_DATA SUPPLIED_:
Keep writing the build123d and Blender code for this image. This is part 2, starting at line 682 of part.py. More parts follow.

==

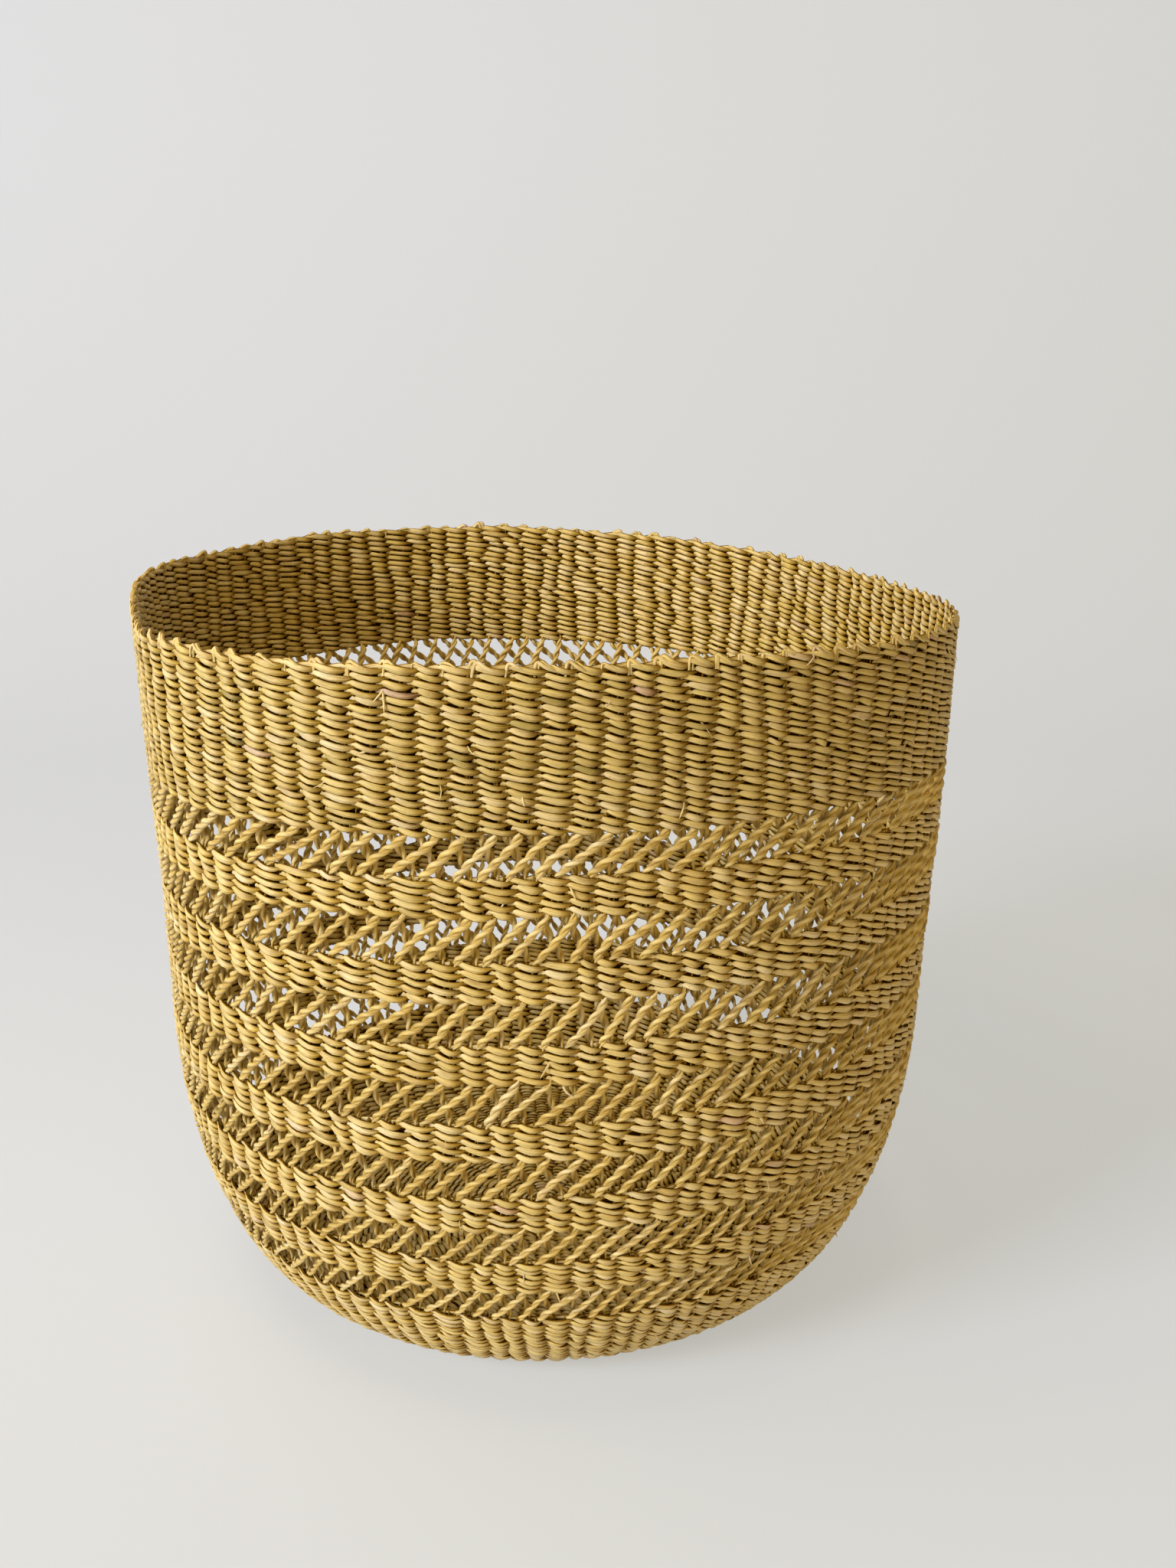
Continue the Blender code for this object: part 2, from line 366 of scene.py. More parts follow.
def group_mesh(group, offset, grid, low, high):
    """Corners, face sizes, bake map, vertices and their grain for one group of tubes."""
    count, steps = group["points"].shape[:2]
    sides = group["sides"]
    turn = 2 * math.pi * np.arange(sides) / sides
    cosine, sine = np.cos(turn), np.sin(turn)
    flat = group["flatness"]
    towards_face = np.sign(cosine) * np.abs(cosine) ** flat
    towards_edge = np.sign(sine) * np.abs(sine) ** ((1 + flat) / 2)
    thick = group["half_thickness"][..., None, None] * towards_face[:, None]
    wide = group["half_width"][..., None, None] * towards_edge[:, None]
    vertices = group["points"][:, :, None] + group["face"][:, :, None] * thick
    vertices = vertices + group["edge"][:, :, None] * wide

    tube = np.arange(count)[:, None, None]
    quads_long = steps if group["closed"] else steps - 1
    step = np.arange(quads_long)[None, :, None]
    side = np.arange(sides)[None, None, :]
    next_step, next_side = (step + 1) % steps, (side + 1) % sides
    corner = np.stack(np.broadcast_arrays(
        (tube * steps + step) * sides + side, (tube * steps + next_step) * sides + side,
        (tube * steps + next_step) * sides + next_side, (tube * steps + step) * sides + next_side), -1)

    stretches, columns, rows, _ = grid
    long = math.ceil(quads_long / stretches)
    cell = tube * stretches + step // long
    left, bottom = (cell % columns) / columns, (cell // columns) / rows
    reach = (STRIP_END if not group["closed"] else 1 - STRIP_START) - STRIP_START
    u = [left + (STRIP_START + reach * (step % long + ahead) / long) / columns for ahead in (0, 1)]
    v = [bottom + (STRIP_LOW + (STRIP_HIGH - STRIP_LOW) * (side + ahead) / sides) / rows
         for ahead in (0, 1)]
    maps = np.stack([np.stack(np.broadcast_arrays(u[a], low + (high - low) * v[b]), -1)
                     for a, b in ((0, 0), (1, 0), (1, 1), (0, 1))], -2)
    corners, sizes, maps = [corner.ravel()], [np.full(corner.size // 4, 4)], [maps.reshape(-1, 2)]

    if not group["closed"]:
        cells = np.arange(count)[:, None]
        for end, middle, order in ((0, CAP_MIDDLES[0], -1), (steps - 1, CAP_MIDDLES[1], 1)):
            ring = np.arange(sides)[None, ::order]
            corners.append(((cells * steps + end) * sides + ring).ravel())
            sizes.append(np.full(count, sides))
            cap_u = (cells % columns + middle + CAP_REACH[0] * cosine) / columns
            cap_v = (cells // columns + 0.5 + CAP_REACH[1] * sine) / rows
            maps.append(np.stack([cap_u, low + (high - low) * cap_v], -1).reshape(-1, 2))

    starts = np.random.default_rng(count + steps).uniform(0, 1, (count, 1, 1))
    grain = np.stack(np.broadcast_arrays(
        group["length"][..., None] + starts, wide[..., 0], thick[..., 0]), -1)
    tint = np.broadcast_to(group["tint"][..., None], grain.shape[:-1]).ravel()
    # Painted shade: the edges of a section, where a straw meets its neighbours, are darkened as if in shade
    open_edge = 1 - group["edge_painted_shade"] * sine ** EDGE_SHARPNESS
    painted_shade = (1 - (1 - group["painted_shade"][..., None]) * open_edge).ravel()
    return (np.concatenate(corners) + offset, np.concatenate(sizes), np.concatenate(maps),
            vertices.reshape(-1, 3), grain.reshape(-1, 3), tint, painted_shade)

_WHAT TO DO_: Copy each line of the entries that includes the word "follow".

_ANSWER TO THE TASK_:
Keep writing the build123d and Blender code for this image. This is part 2, starting at line 682 of part.py. More parts follow.
Continue the Blender code for this object: part 2, from line 366 of scene.py. More parts follow.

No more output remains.